A week ago today, a very prominent young man in my community died. He was a brilliant business man, a visionary, a kind employer, a diligent husband and father, a loving son and a faithful believer in Christ.
As the preacher went to the podium, he expressed our grief, shock and confusion over God's plan of taking one so young and so promise filled from our midst. "A very sad day for us," the preacher said, "but a good day for him."
Of course, the preacher was talking about the glorification process our dearly departed would experience as he resurrected into paradise with Christ. It is the believer's hope and promise.
The wisest man in all history said something that I think many would take issue with.
The day of death better than the day of birth
It seems when a baby is born, everyone is so excited! The anticipation is only exceeded by the actual event.
But the writer of Ecclesiastes is very realistic about life. He states life is hard, and after one strives, one discovers it is all for naught. Really? Is this your experience?
One someone dies, it seems that crying is the natural response. Death is called the enemy and most of us feel that way.

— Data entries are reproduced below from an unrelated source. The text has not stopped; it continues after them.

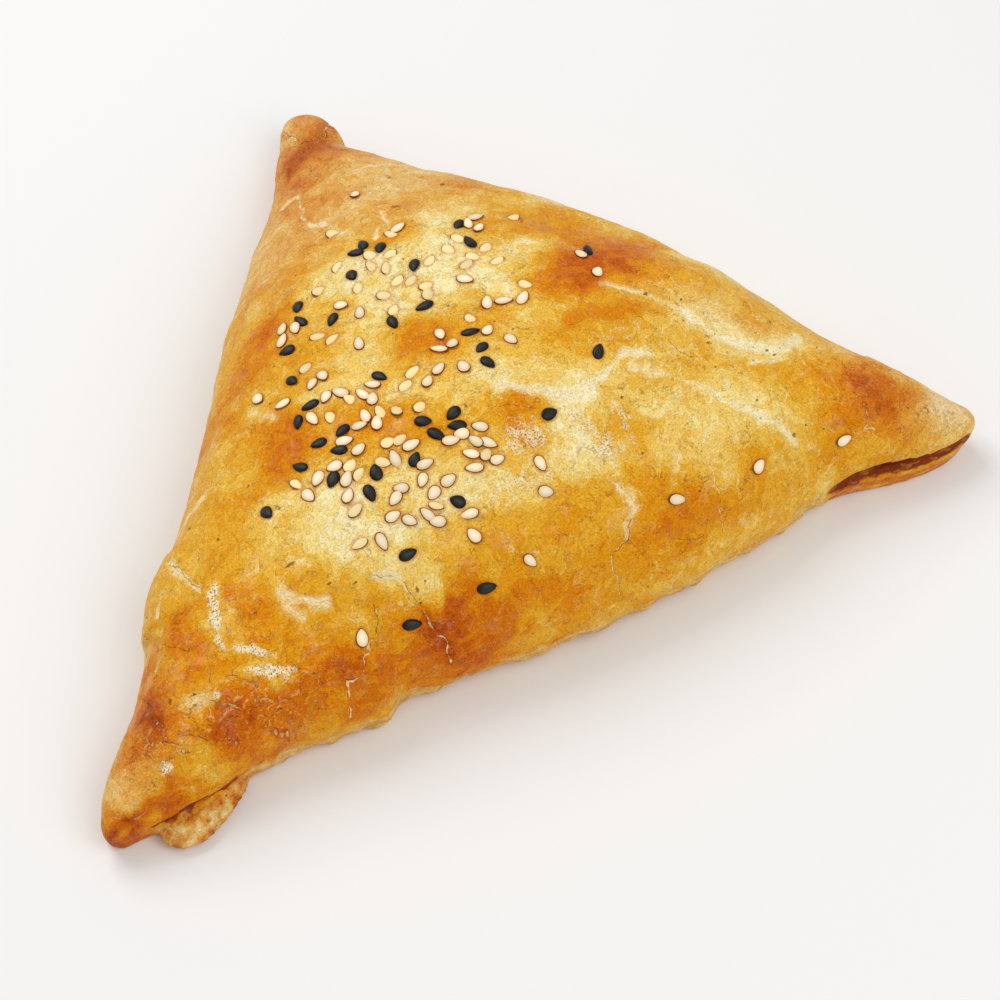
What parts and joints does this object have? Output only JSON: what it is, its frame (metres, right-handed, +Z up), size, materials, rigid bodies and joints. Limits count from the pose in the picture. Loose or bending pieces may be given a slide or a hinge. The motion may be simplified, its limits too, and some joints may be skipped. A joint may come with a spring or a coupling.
{
  "type": "samosa",
  "caption": "Baked triangular pastry parcel with puffed top, tucked edges, a knobbed corner and sesame seeds.",
  "frame": {"origin": "middle of the footprint, on the surface that the parcel rests on", "axes": "+X along the long front edge, from the corner with the tongue to the corner with the slit; +Y towards the knobbed far corner; +Z up"},
  "size_m": [0.1596, 0.1234, 0.033],
  "materials": {
    "crust": "golden-brown baked dough with a glossy egg glaze, pale where it cracked or wasn't glazed",
    "pale_sesame": "toasted hulled sesame seed, satin",
    "black_sesame": "black sesame seed, finely ribbed, satin"
  },
  "bodies": {
    "root": {"pastry": "crust"}
  },
  "joints": []
}
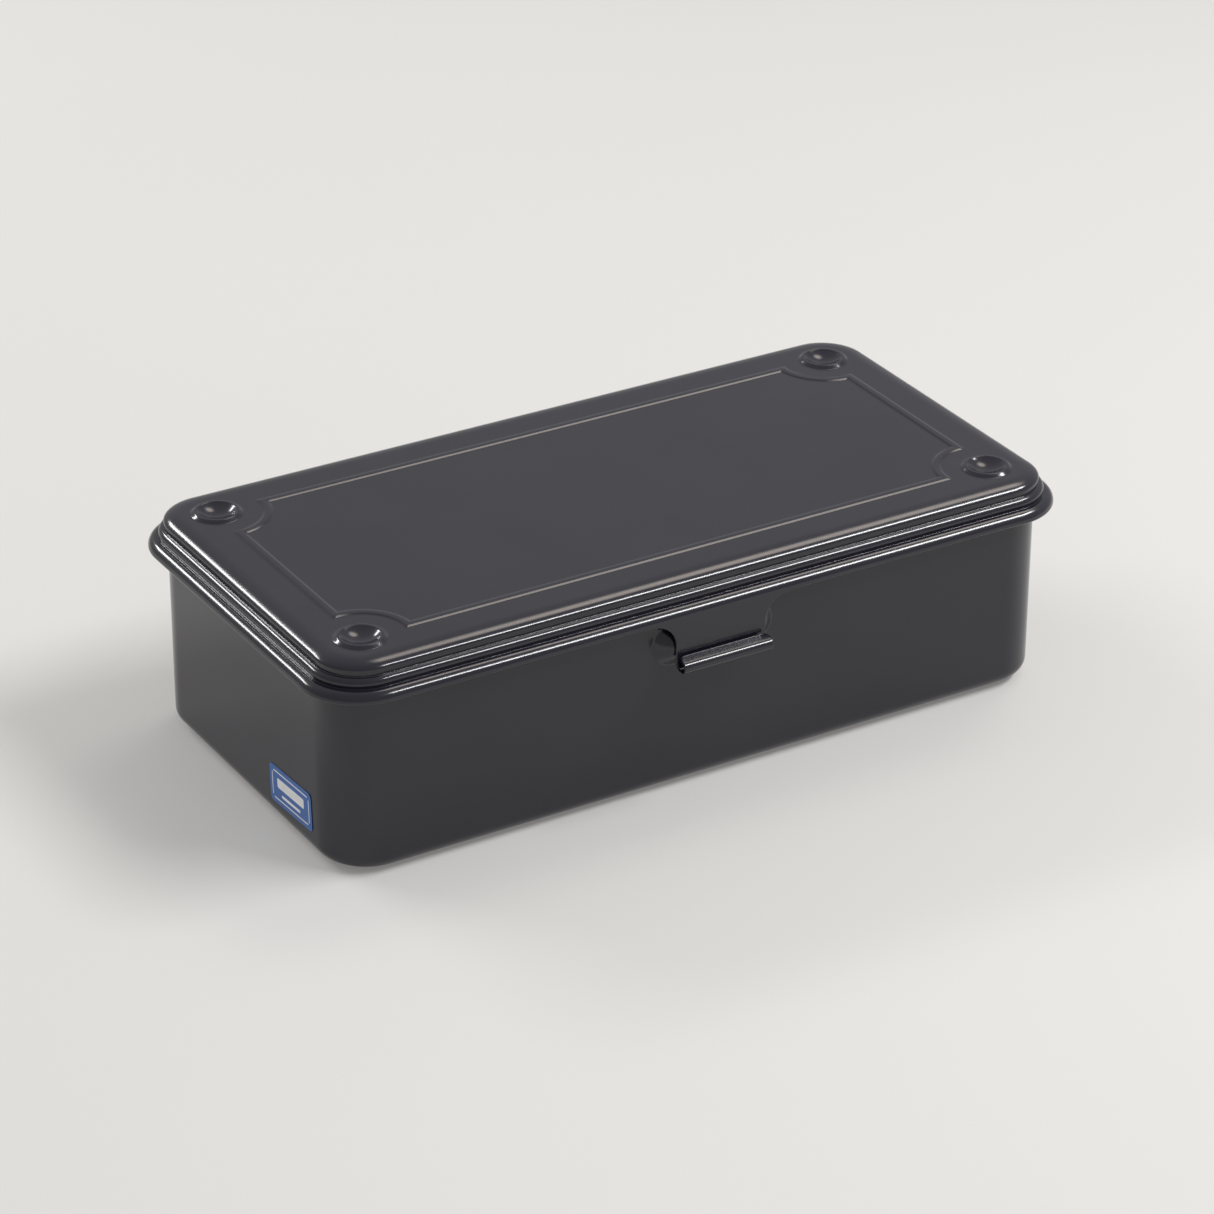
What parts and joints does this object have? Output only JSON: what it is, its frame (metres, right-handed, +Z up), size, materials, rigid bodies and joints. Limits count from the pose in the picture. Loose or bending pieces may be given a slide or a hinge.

But the writer of Ecclesiastes shares the day of death is better than the day of birth, because then we can finally rest from the vanity of this existence. Really? Is this your experience?
Here is the wisdom of Ecclesiates: This world is not our home. This world offers fleeting moments only but will never truly satisfy. Our satisfaction begins with God and is fulfilled when we die and meet God face to face.
Another wise one once told me, "You cannot begin to pray, you cannot begin to live, until you understand eternity and begin to live with an eternal mindset."